Siyasî tarihimizi inceleyecek olursak; 27 Mayıs 1960 İhtilâline giden sürecin, 1955 Şubat'ında kurulan Bağdat Paktı olduğunu görürürz. Zira bu pakt, ürkiye, İran, Irak ve Pakistan arasında bir yakınlaşma ve işbirliği imkânları sağlayacaktı.

12 Mart 1971 müdahalesine giden sürecin başlangıç noktası, 1967 Şubatı'nda günün Sovyetler Birliği ile yaptığımız 7 Büyük projeyi kapsayan "Ekonomik ve Teknik İşbirliği"anlaşmasıdır. Bu anlaşma ve Türkiye'nin Rusya ile yakınlaşması, ABD'nin çıkarlarına ters geldiği için, yaratılan provokasyonlarla Türkiye kaosa itilmiştir.

12 Eylül 1980 İhtilâli'ne giden sürecin başlangıç noktası, 12 Aralık 1976'da Sovyetler Birliği ile yaptığımız ve 20 projeyi kapsayan ikinci anlaşmadır. Bu da ABD'nin işine gelmemiş ve Türkiye'yi karıştırmıştır. Çünkü ABD, üstün istihbaratı ile 1981 Haziran ayında yapılacak seçimlerde, Adâlet Partisi'nin tek başına iktidara geleceğini biliyordu. Ayrıca; 14 Ekim 1979 ara ve Senato üçte bir yenileme seçimleri, bunun işaretini vermişti.

Kısacası ABD, daimâ kendilerinden yana hükümetler arzu eder ve Türkiye'nin siyasetini şekillendirir. Bunun doğruluğunu, 12 Eylül 1980'den sonraki oluşum, net bir şekilde ıspatlarlar. Bu dönemde Türkiye gerek siyaseten ve gerekse iktisaden çok büyük kayıplara uğramıştır. Şişirilmiş şöhretlerin yönettiği Türkiye, neredeyse bir müstemleke ülkesi ve Türk halkı da bir müstemleke halkı haline gelmiştir.

Bu oluşumlar karşısında ABD'den ziyade; kendi insanlarımıza kızıyorum ve onları kınıyorum. Zira; PKK'nın maşası konumundaki DTP, demokrasi adına savunulmaktadır. Halkı da, doğrular istikametinde aydınlatan yoktur. Çünkü; ülkemizin gündemi, Türkiye'yi ve Türk milletini iyi tanımayan; tarih ve coğrafya bilmeyen; dünya siyasî tarihini irdelemesini başaramayan; dünya coğrafyasında Türkiye'nin konumunun önemini anlayamayan kişilerce belirlenmektedir.

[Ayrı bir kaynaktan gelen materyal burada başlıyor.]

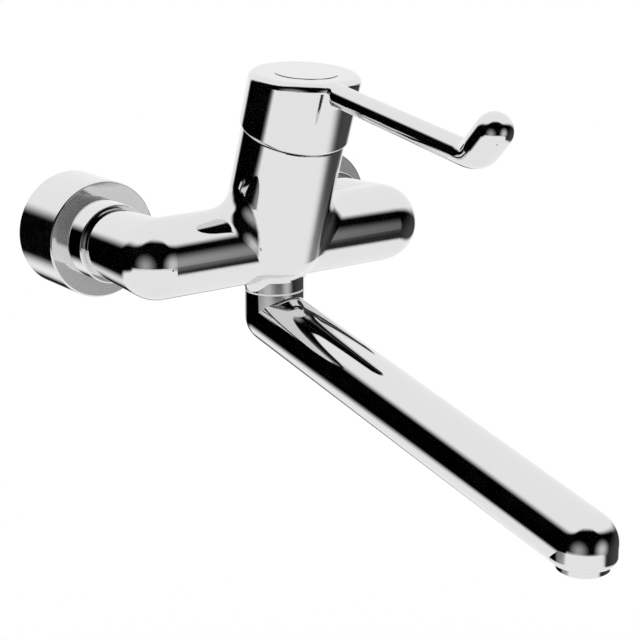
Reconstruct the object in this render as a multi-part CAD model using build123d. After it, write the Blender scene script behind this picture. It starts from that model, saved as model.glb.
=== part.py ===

Haliyle sıkıntılı günler yaşayacağımız ve zora düşeceğimiz mukadderdir.
Tarihin, hiçbir döneminde tekzip edemeyeceği gerçeği bellidir:
BİR ÜLKEYE EN BÜYÜK KÖTÜLÜK, KÖTÜLÜK YAPANLARDAN DEĞİL; KENARA ÇEKİLİP, HİÇBİR ŞEY YAPMAYANLARDAN GELİR.
Bu sebeple gayretlerinizi takdirle karşılıyorum ve sizi, tebrik ediyorum. Netice alamasanız da; hiç değilse, "Neden, devletin ve milletin için bir şey yapmadınız ve kenarda oturdunuz?" sorusuna muhatap olmaz ve sorumlu tutulmazsınız!